FREE SPEECH — A federal judge has barred
the Los Angeles Community College District from enforcing a sexual
harassment policy that bans "offensive" remarks in and out of the
classroom, on grounds that its vagueness is unconstitutional, reports Gale Holland for the Los Angeles Times.


As a last resort, the district said the policy had been revoked in any event, a disclosure that did not amuse the court.

U.S. District Judge George H. King granted a
preliminary injunction against pressing the policy at the request of
Jonathan Lopez, an L.A. City College student who in February filed a
suit accusing a professor of censoring his classroom speech about his
religious beliefs, including opposition to gay marriage.
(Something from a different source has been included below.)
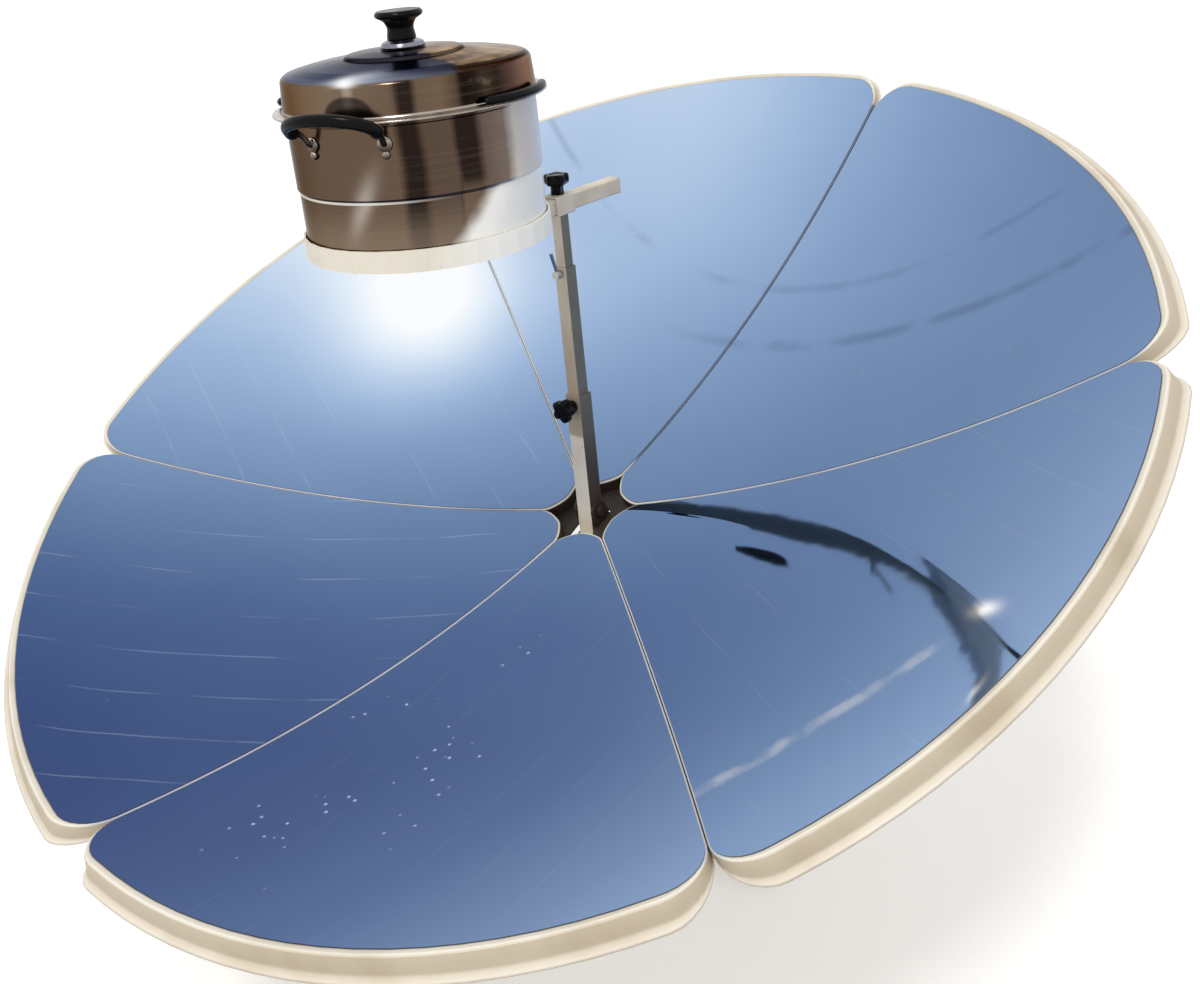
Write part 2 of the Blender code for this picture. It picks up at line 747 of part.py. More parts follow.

Lopez delivered the speech in the emotional aftermath of the passage of Proposition 8, which banned gay marriage in California.

The
student said that the professor cut his presentation short, called him
a "fascist bastard" and told him to "ask God" for his grade.


The
district disciplined the professor, John Matteson, and Lopez received
an A in the course. His suit sought financial damages and a ban on
enforcing the sexual harassment code.


King said the policy's use of "subjective" terms
such as "hostile" and "offensive" discouraged students from exercising
their 1st Amendment rights.

In an eleventh-hour argument, the
district asserted that the code had been repealed two years earlier.
King chided officials for not bringing that up sooner.

"We are
chagrined that defense counsel and defendants' representative who were
present at the oral argument on June 10, 2009, were apparently ignorant
of the status of a policy they purported to defend," King's order said.
"This lack of preparedness is viewed with great disfavor."

The
injunction will remain in place as Lopez's lawsuit proceeds. Camille
Goulet, the college district's attorney, said officials had not decided
whether to appeal the injunction ruling but would "be diligent and
conscientious in following any final court order."